>> start Stored data

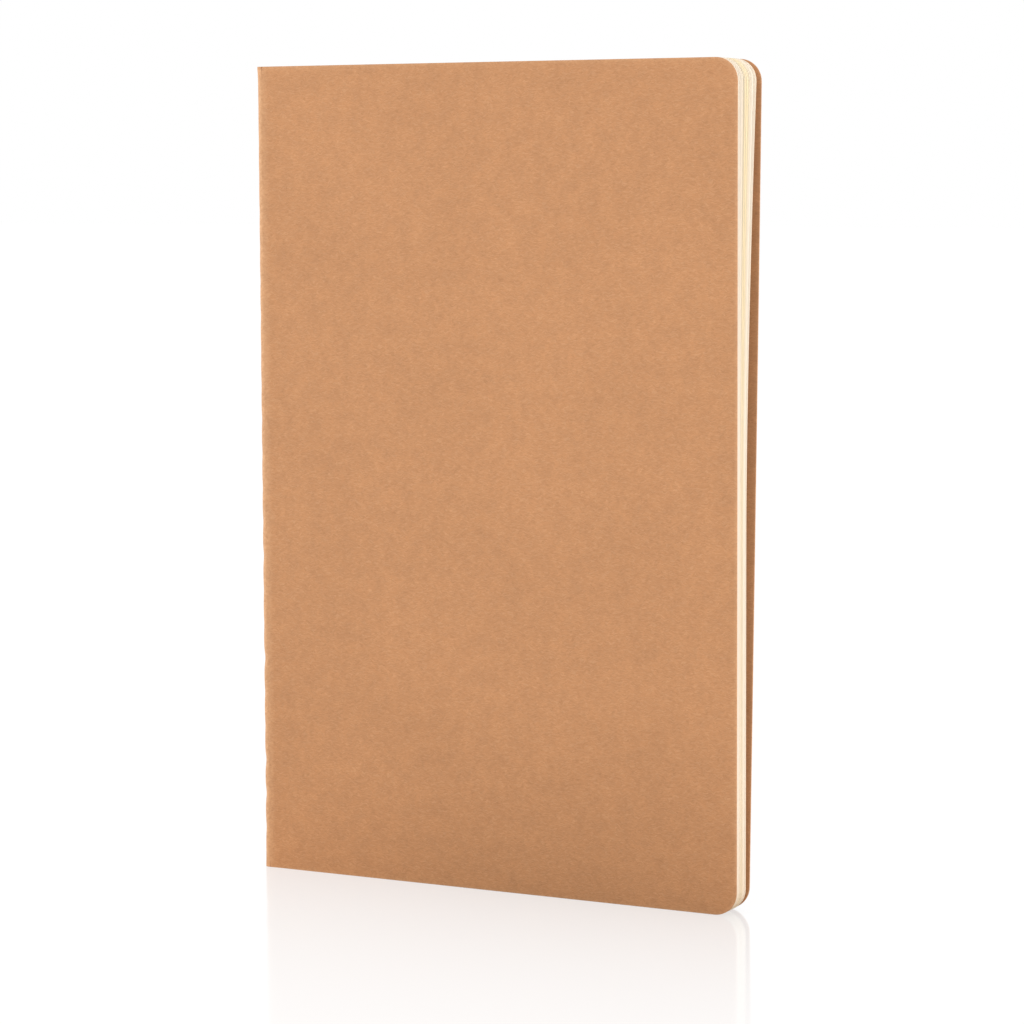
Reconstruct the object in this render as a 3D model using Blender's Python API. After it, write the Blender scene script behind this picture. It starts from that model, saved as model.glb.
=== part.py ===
"""Pocket notebook: kraft card cover, sixteen folded sheets sewn through the fold.

The book stands upright on its tail edge. +Z is up along the spine, the front
cover faces -Y, the spine is at -X and the fore-edge at +X. The origin is the
middle of the underside of the whole book's box.

The card cover is one sheet in three stretches: two flat panels and the creased
spine between them. Each paper sheet is likewise a front leaf, a fold and a back
leaf. Panels and leaves turn about the two creases of the spine, each on its own
empty; the folds and the thread stay with the spine.
"""
import math

import bmesh
import bpy
import numpy as np
from mathutils import Matrix, Vector

MM = 0.001

# ---------------------------------------------------------------- dimensions
WIDTH = 90.0 * MM            # spine to fore-edge
HEIGHT = 140.0 * MM          # tail to head
CORNER_R = 3.8 * MM          # fore-edge corners, covers and leaves trimmed together

CARD = 0.35 * MM             # cover card
PAPER = 0.09 * MM            # leaf
PITCH = 0.114 * MM           # leaf to leaf, with the air between
CENTRE_GAP = 0.36 * MM       # the centre thread lies in the middle sheet's gutter
SHEETS = 16                  # folded sheets, two leaves each
COVER_GAP = 0.05 * MM        # card to first leaf

BLOCK = 2 * ((SHEETS - 1) * PITCH + PAPER) + CENTRE_GAP
THICK = 2 * (CARD + COVER_GAP) + BLOCK

SPINE_R = 1.2 * MM           # outer radius of the two creases
MIN_OUTER_R = 0.15 * MM      # tightest fold of the inner sheets
MIN_INNER_R = 0.03 * MM
PANEL_X = 1.35 * MM          # panels start here, past the crease
FOLD_END_X = 2.90 * MM       # sewn gutter ends here
LEAF_X = 3.00 * MM           # free leaves start here
CREASE_X = 1.30 * MM         # the two hinge lines
CREASE_OUT = 0.03 * MM       # hinge lines lie this far outside the card's face

# the back cover has sprung open, more at the head than at the tail
SPLAY_TAIL = math.radians(0.71)
SPLAY_HEAD = math.radians(4.14)
TWIST_SLICES = 20

HOLE_Z0 = 7.0 * MM           # first needle hole above the tail
HOLE_PITCH = 6.0 * MM
HOLES = 22
HOLE_LONG = 0.90 * MM        # two strands pass through each hole
HOLE_WIDE = 0.34 * MM
THREAD_D = 0.30 * MM
LOCK_GAP = 0.14 * MM         # between the two threads' turning points

CORNER_STEPS = 6
CREASE_STEPS = 5



def splay_at(z):
    """How far the back cover stands open at height z."""
    return SPLAY_TAIL + (SPLAY_HEAD - SPLAY_TAIL) * z / HEIGHT


def splayed(x, y, z):
    """A point of the closed back cover, in the book's own frame, carried to where it has sprung open to."""
    a = splay_at(z)
    dx, dy = x - CREASE_X, y - (THICK + CREASE_OUT)
    return (CREASE_X + dx * math.cos(a) - dy * math.sin(a),
            THICK + CREASE_OUT + dx * math.sin(a) + dy * math.cos(a), z)


def arc(cx, cy, r, a0, a1, steps):
    return [(cx + r * math.cos(a), cy + r * math.sin(a))
            for a in np.linspace(math.radians(a0), math.radians(a1), steps + 1)]


# book frame to the part's frame: the box's middle goes to X = Y = 0
TIP_Y = max(splayed(x, THICK, z)[1]
            for x, z in arc(WIDTH - CORNER_R, HEIGHT - CORNER_R, CORNER_R, 0, 90, CORNER_STEPS))
BOX_X0 = -0.33 * MM          # the thread stands this far out of the spine
OFFSET = Vector((-(BOX_X0 + WIDTH) / 2, -TIP_Y / 2, 0.0))

FRONT_CREASE = Vector((CREASE_X, -CREASE_OUT, 0.0)) + OFFSET
BACK_CREASE = Vector((CREASE_X, THICK + CREASE_OUT, 0.0)) + OFFSET
MID_Y = THICK / 2

KRAFT = (0.55, 0.31, 0.15)
KRAFT_BACK = (0.47, 0.26, 0.12)
PAPER_COL = (0.88, 0.80, 0.66)
THREAD_COL = (0.62, 0.40, 0.21)


# ---------------------------------------------------------------- helpers
for ob in list(bpy.data.objects):
    bpy.data.objects.remove(ob, do_unlink=True)

parts = bpy.data.collections.new("pocket_notebook")
cutters = bpy.data.collections.new("cutters")
bpy.context.scene.collection.children.link(parts)
bpy.context.scene.collection.children.link(cutters)


def material(name, colour, roughness):
    mat = bpy.data.materials.new(name)
    mat.use_nodes = True
    bsdf = mat.node_tree.nodes["Principled BSDF"]
    bsdf.inputs["Base Color"].default_value = (*colour, 1.0)
    bsdf.inputs["Roughness"].default_value = roughness
    bsdf.inputs["Metallic"].default_value = 0.0
    mat.diffuse_color = (*colour, 1.0)
    return mat


def finish(curve_ob, name, colour, roughness):
    """A curve's solid as a closed mesh object of its own, at the curve's place."""
    bpy.context.view_layer.update()
    deps = bpy.context.evaluated_depsgraph_get()
    mesh = bpy.data.meshes.new_from_object(curve_ob.evaluated_get(deps))
    place = curve_ob.matrix_world.copy()
    bpy.data.objects.remove(curve_ob, do_unlink=True)
    bm = bmesh.new()
    bm.from_mesh(mesh)
    bmesh.ops.remove_doubles(bm, verts=bm.verts, dist=1e-6)
    bmesh.ops.dissolve_degenerate(bm, edges=bm.edges, dist=1e-7)
    bmesh.ops.recalc_face_normals(bm, faces=bm.faces)
    bm.to_mesh(mesh)
    bm.free()
    mesh.materials.clear()
    ob = bpy.data.objects.new(name, mesh)
    ob.matrix_world = place
    mesh.name = name
    mesh.materials.append(material(name, colour, roughness))
    parts.objects.link(ob)
    return ob


def flat(points, thickness, place):
    """A flat outline in the curve's XY plane, filled and made `thickness` thick."""
    cu = bpy.data.curves.new("outline", "CURVE")
    cu.dimensions = "2D"
    cu.fill_mode = "BOTH"
    cu.extrude = thickness / 2
    sp = cu.splines.new("POLY")
    sp.points.add(len(points) - 1)
    for p, (x, y) in zip(sp.points, points):
        p.co = (x, y, 0.0, 1.0)
    sp.use_cyclic_u = True
    ob = bpy.data.objects.new("outline", cu)
    ob.matrix_world = place
    parts.objects.link(ob)
    return ob


def panel(name, x0, x1, y, thickness, colour, roughness):
    """An upright panel at book y..y+thickness, rounded at its two fore-edge corners."""
    r = CORNER_R
    outline = ([(x0, 0.0)]
               + arc(x1 - r, r, r, -90, 0, CORNER_STEPS)
               + arc(x1 - r, HEIGHT - r, r, 0, 90, CORNER_STEPS)
               + [(x0, HEIGHT)])
    # the outline's plane stands upright: its y runs up, its normal points to -Y
    stand = Matrix.Translation(OFFSET + Vector((0, y + thickness / 2, 0))) @ Matrix.Rotation(math.pi / 2, 4, "X")
    return finish(flat(outline, thickness, stand), name, colour, roughness)


def channel(name, off, thickness, end_x, colour, roughness):
    """A folded strip: a U section whose outer face lies `off` inside the cover's outer face."""
    half = MID_Y - off
    ro = min(max(SPINE_R - off, MIN_OUTER_R), half * 0.96)
    ri = min(max(SPINE_R - off - thickness, MIN_INNER_R), (half - thickness) * 0.8)
    xo, xi = off, off + thickness
    y0, y1 = off, THICK - off
    outer = (arc(xo + ro, y0 + ro, ro, 270, 180, CREASE_STEPS)
             + arc(xo + ro, y1 - ro, ro, 180, 90, CREASE_STEPS))
    inner = (arc(xi + ri, y1 - thickness - ri, ri, 90, 180, CREASE_STEPS)
             + arc(xi + ri, y0 + thickness + ri, ri, 180, 270, CREASE_STEPS))
    outline = [(end_x, y0)] + outer + [(end_x, y1), (end_x, y1 - thickness)] + inner + [(end_x, y0 + thickness)]
    place = Matrix.Translation(OFFSET + Vector((0, 0, HEIGHT / 2)))
    return finish(flat(outline, HEIGHT, place), name, colour, roughness)


def crease_empty(name, where):
    em = bpy.data.objects.new(name, None)
    em.empty_display_size = 0.01
    em.location = where
    parts.objects.link(em)
    return em


def hang(ob, empty):
    """Parent a piece to its crease's empty without moving it."""
    bpy.context.view_layer.update()
    ob.parent = empty
    ob.matrix_parent_inverse = empty.matrix_world.inverted()


# ---------------------------------------------------------------- needle holes
bm = bmesh.new()
for i in range(HOLES):
    box = Matrix.Translation(OFFSET + Vector((1.2 * MM, MID_Y, HOLE_Z0 + i * HOLE_PITCH)))
    bmesh.ops.create_cube(bm, size=1.0,
                          matrix=box @ Matrix.Diagonal((4.0 * MM, HOLE_WIDE, HOLE_LONG, 1.0)))
holes_mesh = bpy.data.meshes.new("needle_holes")
bm.to_mesh(holes_mesh)
bm.free()
needle_holes = bpy.data.objects.new("needle_holes", holes_mesh)
needle_holes.hide_render = True
needle_holes.display_type = "WIRE"
cutters.objects.link(needle_holes)


def pierce(ob):
    mod = ob.modifiers.new("needle_holes", "BOOLEAN")
    mod.operation = "DIFFERENCE"
    mod.solver = "EXACT"
    mod.object = needle_holes


# ---------------------------------------------------------------- cover
front_hinge = crease_empty("front_crease", FRONT_CREASE)
back_hinge = crease_empty("back_crease", BACK_CREASE)

spine = channel("spine_fold", 0.0, CARD, PANEL_X - 0.05 * MM, KRAFT, 0.85)
pierce(spine)

front = panel("front_cover", PANEL_X, WIDTH, 0.0, CARD, KRAFT, 0.85)
hang(front, front_hinge)

back = panel("back_cover", PANEL_X, WIDTH, THICK - CARD, CARD, KRAFT_BACK, 0.85)
place = back.matrix_world.copy()
bm = bmesh.new()
bm.from_mesh(back.data)
bm.transform(place)
for k in range(1, TWIST_SLICES):
    bmesh.ops.bisect_plane(bm, geom=bm.verts[:] + bm.edges[:] + bm.faces[:], dist=1e-7,
                           plane_co=(0, 0, HEIGHT * k / TWIST_SLICES), plane_no=(0, 0, 1))
bmesh.ops.triangulate(bm, faces=bm.faces)
for v in bm.verts:
    v.co = Vector(splayed(*(v.co - OFFSET))) + OFFSET
bmesh.ops.recalc_face_normals(bm, faces=bm.faces)
bm.to_mesh(back.data)
bm.free()
back.matrix_world = Matrix.Identity(4)
hang(back, back_hinge)

# ---------------------------------------------------------------- sheets
for n in range(1, SHEETS + 1):
    off = CARD + COVER_GAP + (n - 1) * PITCH
    fold = channel(f"sheet_{n:02d}_fold", off, PAPER, FOLD_END_X, PAPER_COL, 0.9)
    pierce(fold)
    leaf = panel(f"sheet_{n:02d}_front_leaf", LEAF_X, WIDTH, off, PAPER, PAPER_COL, 0.9)
    hang(leaf, front_hinge)
    leaf = panel(f"sheet_{n:02d}_back_leaf", LEAF_X, WIDTH, THICK - off - PAPER, PAPER, PAPER_COL, 0.9)
    hang(leaf, back_hinge)

# ---------------------------------------------------------------- thread
# a lock stitch: each thread runs along its own side and dips into every hole,
# down one side of the hole and back up the other
def thread(name, run_x, turn_x, colour):
    leg = HOLE_LONG / 2 - THREAD_D / 2 - 0.06 * MM    # strand centre from the hole's centre
    s = 1.0 if turn_x > run_x else -1.0
    pts = []
    for i in range(HOLES):
        z = HOLE_Z0 + i * HOLE_PITCH
        pts += [(run_x, z - leg), (turn_x - s * leg, z - leg), (turn_x, z),
                (turn_x - s * leg, z + leg), (run_x, z + leg)]
    cu = bpy.data.curves.new(name, "CURVE")
    cu.dimensions = "3D"
    cu.bevel_depth = THREAD_D / 2
    cu.bevel_resolution = 1
    cu.use_fill_caps = True
    sp = cu.splines.new("POLY")
    sp.points.add(len(pts) - 1)
    for p, (x, z) in zip(sp.points, pts):
        p.co = (x + OFFSET.x, MID_Y + OFFSET.y, z, 1.0)
    ob = bpy.data.objects.new(name, cu)
    parts.objects.link(ob)
    return finish(ob, name, colour, 0.7)


INNER_FACE = CARD + COVER_GAP + (SHEETS - 1) * PITCH + PAPER   # gutter of the middle sheet
LOCK_X = 1.12 * MM
thread("spine_thread", BOX_X0 + THREAD_D / 2, LOCK_X - LOCK_GAP / 2 - THREAD_D / 2, THREAD_COL)
thread("centre_thread", INNER_FACE + 0.02 * MM + THREAD_D / 2, LOCK_X + LOCK_GAP / 2 + THREAD_D / 2, THREAD_COL)

bpy.context.view_layer.update()
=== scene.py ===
import math

import bmesh
import bpy
import numpy as np
from mathutils import Matrix, Vector


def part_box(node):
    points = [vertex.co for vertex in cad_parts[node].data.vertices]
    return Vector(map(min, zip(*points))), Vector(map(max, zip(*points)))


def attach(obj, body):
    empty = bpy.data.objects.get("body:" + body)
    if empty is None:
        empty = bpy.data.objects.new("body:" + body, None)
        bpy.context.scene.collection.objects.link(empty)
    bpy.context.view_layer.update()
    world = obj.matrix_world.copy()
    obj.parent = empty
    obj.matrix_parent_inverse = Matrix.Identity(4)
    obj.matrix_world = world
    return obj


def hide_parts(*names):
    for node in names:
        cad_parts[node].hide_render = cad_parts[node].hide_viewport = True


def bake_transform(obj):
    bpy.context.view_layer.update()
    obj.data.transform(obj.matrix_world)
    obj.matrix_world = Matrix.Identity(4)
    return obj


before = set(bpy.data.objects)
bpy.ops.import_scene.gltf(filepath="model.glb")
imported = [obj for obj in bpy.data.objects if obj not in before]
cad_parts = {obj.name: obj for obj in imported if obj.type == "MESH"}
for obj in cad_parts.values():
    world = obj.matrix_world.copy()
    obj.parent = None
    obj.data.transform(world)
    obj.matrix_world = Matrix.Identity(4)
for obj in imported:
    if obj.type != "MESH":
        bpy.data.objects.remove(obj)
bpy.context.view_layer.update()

# The book's own frame, in millimetres: x from the spine's outer face to the fore-edge,
# y from the front cover's outer face to the back, z up from the tail.
SPINE_LO, SPINE_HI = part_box("spine_fold")
X0, Y0 = SPINE_LO.x * 1000, SPINE_LO.y * 1000
T = (SPINE_HI.y - SPINE_LO.y) * 1000
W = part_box("front_cover")[1].x * 1000 - X0
H = SPINE_HI.z * 1000
MID = T / 2
CARD = 0.35
R = 3.8                        # fore-edge corners
SHEETS = 16
HOLE_Z = [7.0 + 6.0 * i for i in range(22)]
CREASE_X = 1.30                # hinge lines
FRONT_P = (CREASE_X, -0.03)
BACK_P = (CREASE_X, T + 0.03)

rng = np.random.default_rng(11)


# ------------------------------------------------------------------ camera
def euler_yxz(yaw, pitch, roll):
    cy, sy, cp, sp, cr, sr = (math.cos(yaw), math.sin(yaw), math.cos(pitch), math.sin(pitch),
                              math.cos(roll), math.sin(roll))
    ry = np.array([[cy, 0, sy], [0, 1, 0], [-sy, 0, cy]])
    rx = np.array([[1, 0, 0], [0, cp, -sp], [0, sp, cp]])
    rz = np.array([[cr, -sr, 0], [sr, cr, 0], [0, 0, 1]])
    return ry @ rx @ rz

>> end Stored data

Word for word, quote the lines of the material from the first line through the line with "middle of the", both ends included.

#### Written reply
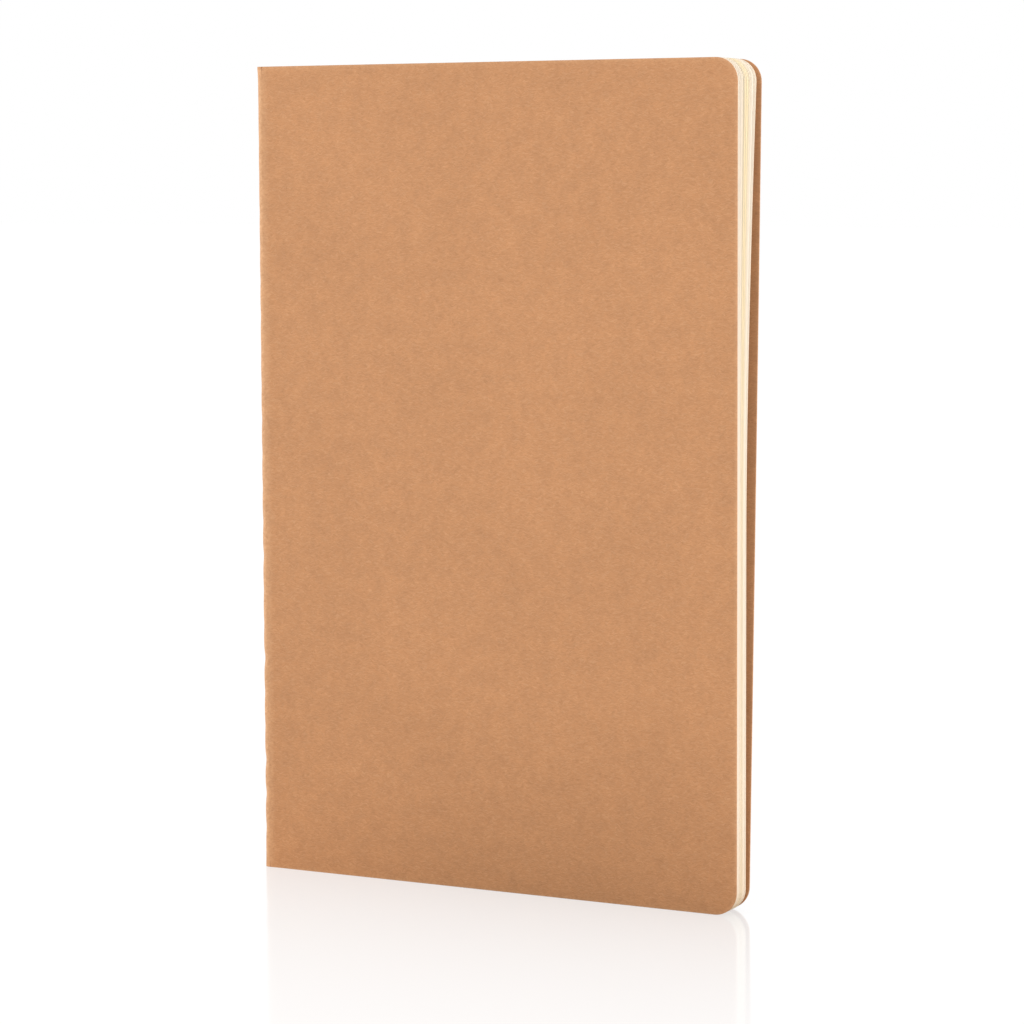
Reconstruct the object in this render as a 3D model using Blender's Python API. After it, write the Blender scene script behind this picture. It starts from that model, saved as model.glb.
=== part.py ===
"""Pocket notebook: kraft card cover, sixteen folded sheets sewn through the fold.

The book stands upright on its tail edge. +Z is up along the spine, the front
cover faces -Y, the spine is at -X and the fore-edge at +X. The origin is the
middle of the underside of the whole book's box.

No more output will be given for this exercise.